I have not received a Line from Since the last of Jan’ry 1 Betsy is much distresst to hear from her sister and I am not a little anxious. I hoped the twesday post as usual would have given me some information. I must attribute it to the weather for my dear sister, write me a line every post if only to tell me how you all are.

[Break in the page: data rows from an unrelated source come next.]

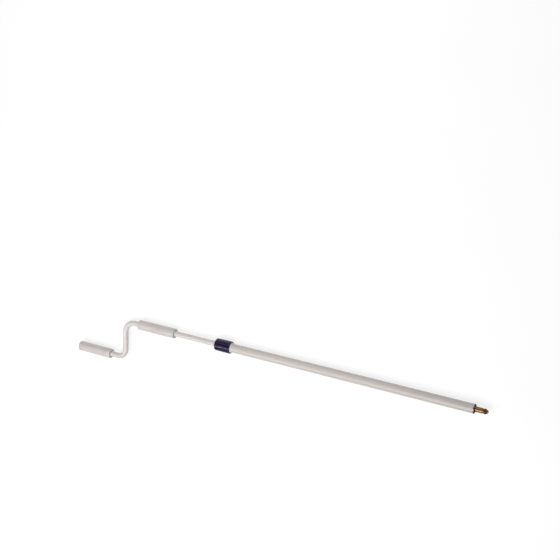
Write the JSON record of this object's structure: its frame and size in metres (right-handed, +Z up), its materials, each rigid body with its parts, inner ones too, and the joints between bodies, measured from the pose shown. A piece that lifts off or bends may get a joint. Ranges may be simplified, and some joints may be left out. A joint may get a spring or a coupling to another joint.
{
  "type": "telescopic window crank pole",
  "caption": "Telescopic crank pole for a high roof window: Z-bent crank tube with turning grips, twist-lock collar, outer tube and brass driving tip.",
  "frame": {"origin": "on the pole's axis, at the tip's shoulder, where the round shank meets the flange", "axes": "+X along the pole out of the driving tip, the crank arm towards -Y, +Z up with the pole lying flat"},
  "size_m": [1.1042, 0.1291, 0.0308],
  "materials": {
    "white_lacquer": "satin lacquer on steel tube",
    "crank_lacquer": "satin lacquer on bent steel tube",
    "grip_sleeve": "smooth extruded plastic",
    "grip_bush": "moulded plastic",
    "pale_plastic": "moulded white plastic",
    "natural_acetal": "moulded natural acetal",
    "navy_plastic": "satin moulded plastic",
    "rubber": "matt",
    "brass": "turned brass, slightly tarnished",
    "steel": "plain bright steel"
  },
  "bodies": {
    "pole": {"outer_tube": "white_lacquer", "tip_fitting": "brass", "tip_pin": "steel", "ferrule": "pale_plastic", "collet": "natural_acetal"},
    "wiper": {"wiper_ring": "rubber"},
    "collar": {"lock_collar": "navy_plastic"},
    "crank": {"crank_tube": "crank_lacquer", "guide_plug": "natural_acetal", "guide_plug_pin": "steel", "guide_rear_stop": "crank_lacquer", "guide_front_stop": "crank_lacquer", "handle_stop": "crank_lacquer", "push_nut": "steel", "thrust_washer": "steel"},
    "guide_grip": {"guide_sleeve": "grip_sleeve", "guide_rear_bush": "grip_bush", "guide_front_bush": "grip_bush"},
    "handle_grip": {"handle_sleeve": "grip_sleeve", "handle_inner_bush": "grip_bush", "handle_outer_bush": "grip_bush", "handle_end_cap": "grip_bush"}
  },
  "joints": [
    {"name": "telescope", "type": "slide", "parent": "pole", "child": "crank", "axis": [-1, 0, 0], "range_m": [-0.115, 0.435]},
    {"name": "collar_travel", "type": "slide", "parent": "pole", "child": "wiper", "axis": [1, 0, 0], "range_m": [-0.0015, 0]},
    {"name": "collar_turn", "type": "hinge", "parent": "wiper", "child": "collar", "pos_m": [-0.65, 0, 0], "axis": [1, 0, 0], "range_deg": [-180, 0]},
    {"name": "guide_grip_spin", "type": "hinge", "parent": "crank", "child": "guide_grip", "pos_m": [-0.83, 0, 0], "axis": [1, 0, 0], "continuous": true},
    {"name": "handle_spin", "type": "hinge", "parent": "crank", "child": "handle_grip", "pos_m": [-1.02, -0.101, 0], "axis": [1, 0, 0], "continuous": true}
  ],
  "couplings": [
    {"joint": "collar_travel", "follows": "collar_turn", "m_per_rad": 0.000477}
  ]
}
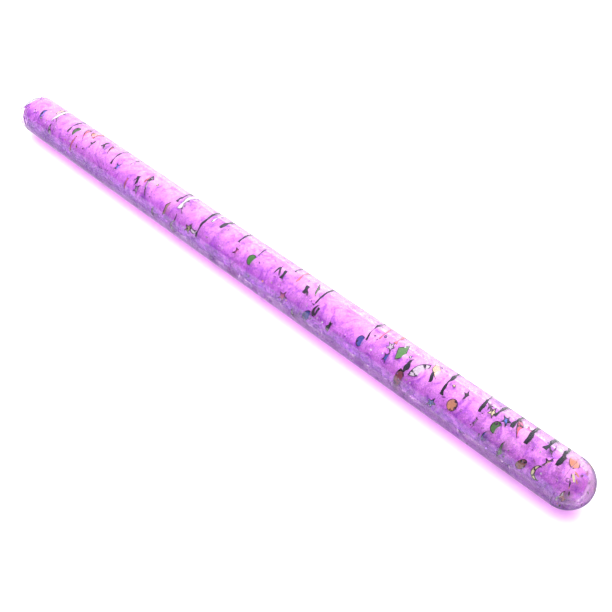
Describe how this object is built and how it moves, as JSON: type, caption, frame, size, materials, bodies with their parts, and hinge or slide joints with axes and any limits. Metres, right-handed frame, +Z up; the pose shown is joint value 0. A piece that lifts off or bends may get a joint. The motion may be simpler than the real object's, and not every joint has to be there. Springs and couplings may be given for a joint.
{
  "type": "liquid glitter wand",
  "caption": "Sealed clear tube with two domed ends, full of purple liquid with an air bubble, loose foil moons, stars, leaves, diamonds, spangles and strips, and fine glitter.",
  "frame": {"origin": "on the surface the wand lies on, under the middle of the tube", "axes": "+X along the tube towards the near dome, +Z up, the far dome with the bubble at -X"},
  "size_m": [0.317, 0.019, 0.019],
  "materials": {
    "clear_shell": "polished clear plastic",
    "plug": "smooth",
    "liquid": "clear tinted liquid",
    "gold_foil": "mirror foil",
    "silver_foil": "mirror foil",
    "navy_foil": "mirror foil",
    "blue_foil": "mirror foil",
    "pink_foil": "mirror foil",
    "red_foil": "mirror foil",
    "green_foil": "mirror foil",
    "orange_foil": "mirror foil",
    "violet_foil": "mirror foil"
  },
  "bodies": {
    "shell": {"tube": "clear_shell", "near_cap": "clear_shell", "far_cap": "clear_shell", "fill_plug": "plug"},
    "filling": {"liquid": "liquid", "gold_moons": "gold_foil", "silver_moons": "silver_foil", "navy_moons": "navy_foil", "gold_stars": "gold_foil", "silver_stars": "silver_foil", "blue_stars": "blue_foil", "pink_stars": "pink_foil", "navy_stars": "navy_foil", "green_diamonds": "green_foil", "gold_diamonds": "gold_foil", "silver_leaves": "silver_foil", "red_leaves": "red_foil", "navy_strips": "navy_foil", "red_strips": "red_foil", "silver_strips": "silver_foil", "green_discs": "green_foil", "orange_discs": "orange_foil", "blue_discs": "blue_foil", "silver_glitter": "silver_foil", "gold_glitter": "gold_foil", "violet_glitter": "violet_foil"}
  },
  "joints": [
    {"name": "fill_swirl", "type": "hinge", "parent": "shell", "child": "filling", "pos_m": [0, 0, 0.0095], "axis": [1, 0, 0], "continuous": true}
  ]
}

You will see much to your mortification, that congress have been fiteing, not the French, but the Lyon, not the Noble British Lyon, but the beastly transported Lyon. I am of the Quakers mind whom Peter Porcupine quotes “speakin of the Irish, he says, there is no mediocrity, or medium of Character in these people: they are either the most noble, brave generous and best bred: or the most ruffian like dirty and black gaurd of all the creation.[]2 What a picture will these, 14 teen days make upon our Journals?! yet are the supporters of Lyon alone to blame: the Gentlemen the real federilist would have expeld him instantly, and if it were possible a federilist could be found thus to have degraded himself, he would not have cost the Country 14 days debate, besides the infamy and disgrace of sitting again there I inclose you a paper containing a speach or two upon the subject3 the Brute has not been in the house for several Days, but he is unfealing enough to go again, and if he does, I have my apprehensions of something still more unpleasent.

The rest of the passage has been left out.